China updated its decades-old women’s law to improve gender equality, days after the Communist Party excluded women from its upper echelons for the first time in 25 years.
The nation’s top legislative body passed an amendment to the Women’s Rights and Interests Protection Law on Sunday, according to a statement on the website of China’s National People’s Congress. The revised law will be adopted from 2023.
The government should take necessary measures to eliminate all forms of discrimination against women, according to the revised law. The amendment prohibits restricting the promotion of female employees due to marriage, pregnancy, maternity leave and other circumstances at the workplace. The law also requires lower level governments and their officials to report suspected abduction or trafficking of women to the police in a timely manner.
The amendment instructs local governments to strengthen the protection of women’s rights, Zang Tiewei, spokesman for the Standing Committee of the National People’s Congress legislative affairs commission, said at a briefing last week.
"The revision is based on in-depth research, focusing on solving thorny problems in the field of women’s rights,” Zang said, according to Chinese trade publication 21st Century Business Herald. He named sexual harassment and workplace discrimination as issues the law tried to combat, adding that the legislation should "support women to better balance childbearing and work.”
An earlier draft of the amendment banned employers from stating gender preferences in job ads or asking female applicants about their marital or pregnancy status. It also ordered companies to set up mechanisms to prevent, investigate and respond to such complaints, although the legal ramifications for failing to do so were unclear.

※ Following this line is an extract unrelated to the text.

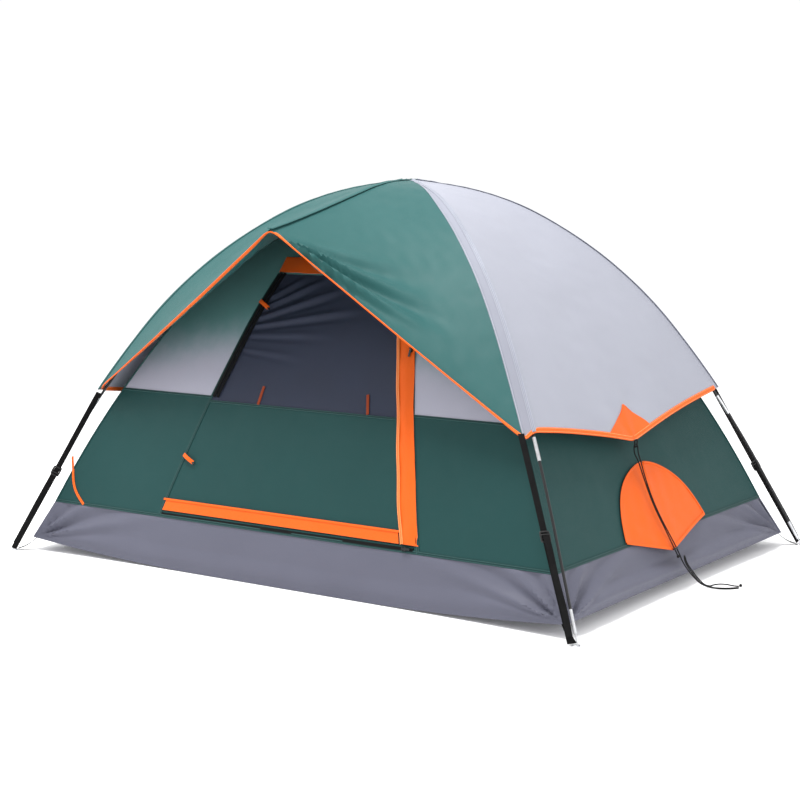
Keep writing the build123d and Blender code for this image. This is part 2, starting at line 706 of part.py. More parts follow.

Women in China are facing growing pressure to revert to traditional caregiver roles as its aging society grapples with record low birth rates and marriage numbers. President Xi Jinping has told women to "shoulder the responsibilities of taking care of the old and young, as well as educating children,” according to a compilation of his comments published in the People’s Daily in 2020.
Meanwhile, the ruling party has repeatedly suppressed the country’s nascent #MeToo movement, viewing it as a vehicle for spreading liberal Western values. Women who have spoken about up sexual assault have been routinely silenced.
The updates to the women’s law come as Xi’s latest leadership team took a major step back in gender equality this month. The world’s most-populous nation won’t have a woman sitting on its top-decision making Politburo for the first time in a quarter century, after the party failed to replace the panel’s sole woman, Sun Chunlan, who retired.
Perhaps preempting criticisms of flaws in China’s system, Zang said at last week’s briefing that the nation’s updated law would not "copy measures in the Western system.”